• _Your instructions_
Write out only the span of lines that begins at the line with "two shin straps." and ends at the line with "obj.parent = empty". Keep both end lines, word for word.
>>
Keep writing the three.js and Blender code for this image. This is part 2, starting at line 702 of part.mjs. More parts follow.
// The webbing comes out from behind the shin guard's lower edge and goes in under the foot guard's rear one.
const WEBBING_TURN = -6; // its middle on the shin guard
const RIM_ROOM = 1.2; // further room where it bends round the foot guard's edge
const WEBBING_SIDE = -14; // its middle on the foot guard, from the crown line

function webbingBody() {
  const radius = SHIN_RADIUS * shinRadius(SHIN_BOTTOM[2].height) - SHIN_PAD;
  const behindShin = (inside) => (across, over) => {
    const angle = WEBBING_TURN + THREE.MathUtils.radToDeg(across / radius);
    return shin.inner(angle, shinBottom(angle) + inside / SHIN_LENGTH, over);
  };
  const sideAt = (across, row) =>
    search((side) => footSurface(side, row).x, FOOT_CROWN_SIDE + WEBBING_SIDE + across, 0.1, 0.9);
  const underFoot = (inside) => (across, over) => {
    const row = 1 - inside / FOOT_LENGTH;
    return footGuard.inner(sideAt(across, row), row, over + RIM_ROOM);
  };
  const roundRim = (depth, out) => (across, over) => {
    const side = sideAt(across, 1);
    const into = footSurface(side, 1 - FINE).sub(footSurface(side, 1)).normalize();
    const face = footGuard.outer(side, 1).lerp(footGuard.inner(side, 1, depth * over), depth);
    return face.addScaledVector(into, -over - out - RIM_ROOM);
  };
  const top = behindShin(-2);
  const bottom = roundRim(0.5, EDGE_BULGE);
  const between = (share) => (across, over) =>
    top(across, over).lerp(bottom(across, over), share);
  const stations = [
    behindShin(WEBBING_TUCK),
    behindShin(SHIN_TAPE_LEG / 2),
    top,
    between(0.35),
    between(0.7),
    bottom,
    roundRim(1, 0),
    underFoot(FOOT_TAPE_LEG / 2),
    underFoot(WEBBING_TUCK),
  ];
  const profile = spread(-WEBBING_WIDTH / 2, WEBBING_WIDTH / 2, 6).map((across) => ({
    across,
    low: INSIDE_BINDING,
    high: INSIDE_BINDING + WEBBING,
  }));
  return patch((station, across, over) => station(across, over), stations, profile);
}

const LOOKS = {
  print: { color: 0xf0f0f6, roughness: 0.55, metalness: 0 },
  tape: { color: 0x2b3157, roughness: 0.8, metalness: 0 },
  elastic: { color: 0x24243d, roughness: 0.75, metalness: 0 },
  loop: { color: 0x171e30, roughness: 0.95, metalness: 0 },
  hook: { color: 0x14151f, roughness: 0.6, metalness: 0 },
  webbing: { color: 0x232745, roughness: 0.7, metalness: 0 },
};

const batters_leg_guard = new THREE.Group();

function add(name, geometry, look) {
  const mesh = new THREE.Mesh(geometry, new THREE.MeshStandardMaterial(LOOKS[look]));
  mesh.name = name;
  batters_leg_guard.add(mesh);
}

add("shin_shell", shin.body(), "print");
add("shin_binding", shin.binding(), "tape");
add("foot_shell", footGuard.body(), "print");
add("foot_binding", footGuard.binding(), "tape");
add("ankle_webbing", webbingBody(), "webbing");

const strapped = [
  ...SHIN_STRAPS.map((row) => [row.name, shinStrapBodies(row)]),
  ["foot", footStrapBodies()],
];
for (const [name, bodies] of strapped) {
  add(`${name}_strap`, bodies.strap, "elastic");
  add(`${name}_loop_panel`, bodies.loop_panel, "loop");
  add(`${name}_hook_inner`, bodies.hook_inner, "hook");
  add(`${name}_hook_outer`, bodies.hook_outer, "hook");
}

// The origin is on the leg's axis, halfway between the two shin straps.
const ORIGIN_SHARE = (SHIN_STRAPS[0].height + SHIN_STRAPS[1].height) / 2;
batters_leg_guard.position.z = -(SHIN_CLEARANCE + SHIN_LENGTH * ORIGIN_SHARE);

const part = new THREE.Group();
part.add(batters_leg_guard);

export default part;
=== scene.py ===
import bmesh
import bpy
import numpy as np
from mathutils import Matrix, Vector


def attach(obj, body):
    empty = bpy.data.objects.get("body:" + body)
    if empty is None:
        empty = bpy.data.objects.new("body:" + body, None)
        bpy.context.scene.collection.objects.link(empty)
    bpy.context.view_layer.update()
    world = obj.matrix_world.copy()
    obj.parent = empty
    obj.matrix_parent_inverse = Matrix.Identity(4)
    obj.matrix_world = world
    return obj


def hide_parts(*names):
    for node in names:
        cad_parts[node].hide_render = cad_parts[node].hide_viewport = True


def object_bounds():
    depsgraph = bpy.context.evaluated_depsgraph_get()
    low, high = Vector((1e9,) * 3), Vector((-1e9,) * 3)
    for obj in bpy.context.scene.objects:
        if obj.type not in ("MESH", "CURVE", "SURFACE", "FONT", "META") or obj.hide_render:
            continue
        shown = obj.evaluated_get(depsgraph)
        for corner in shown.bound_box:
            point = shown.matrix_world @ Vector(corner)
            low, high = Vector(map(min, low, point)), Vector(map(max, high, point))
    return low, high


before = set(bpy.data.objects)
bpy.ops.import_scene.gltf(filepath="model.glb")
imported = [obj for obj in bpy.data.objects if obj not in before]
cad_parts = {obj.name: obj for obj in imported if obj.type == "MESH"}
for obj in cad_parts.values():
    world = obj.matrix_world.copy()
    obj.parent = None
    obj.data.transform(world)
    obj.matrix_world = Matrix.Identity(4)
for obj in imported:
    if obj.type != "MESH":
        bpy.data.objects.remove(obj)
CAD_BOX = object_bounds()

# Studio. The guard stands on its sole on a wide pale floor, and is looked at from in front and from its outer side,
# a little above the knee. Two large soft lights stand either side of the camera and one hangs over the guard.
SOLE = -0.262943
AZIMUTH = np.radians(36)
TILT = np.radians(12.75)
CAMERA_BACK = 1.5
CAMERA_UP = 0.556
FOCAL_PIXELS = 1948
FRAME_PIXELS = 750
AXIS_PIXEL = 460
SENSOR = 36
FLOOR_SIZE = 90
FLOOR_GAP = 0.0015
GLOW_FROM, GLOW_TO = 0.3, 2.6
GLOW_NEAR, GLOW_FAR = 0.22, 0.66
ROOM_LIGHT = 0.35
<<
• _Answer to the task_
// The origin is on the leg's axis, halfway between the two shin straps.
const ORIGIN_SHARE = (SHIN_STRAPS[0].height + SHIN_STRAPS[1].height) / 2;
batters_leg_guard.position.z = -(SHIN_CLEARANCE + SHIN_LENGTH * ORIGIN_SHARE);

const part = new THREE.Group();
part.add(batters_leg_guard);

export default part;
=== scene.py ===
import bmesh
import bpy
import numpy as np
from mathutils import Matrix, Vector


def attach(obj, body):
    empty = bpy.data.objects.get("body:" + body)
    if empty is None:
        empty = bpy.data.objects.new("body:" + body, None)
        bpy.context.scene.collection.objects.link(empty)
    bpy.context.view_layer.update()
    world = obj.matrix_world.copy()
    obj.parent = empty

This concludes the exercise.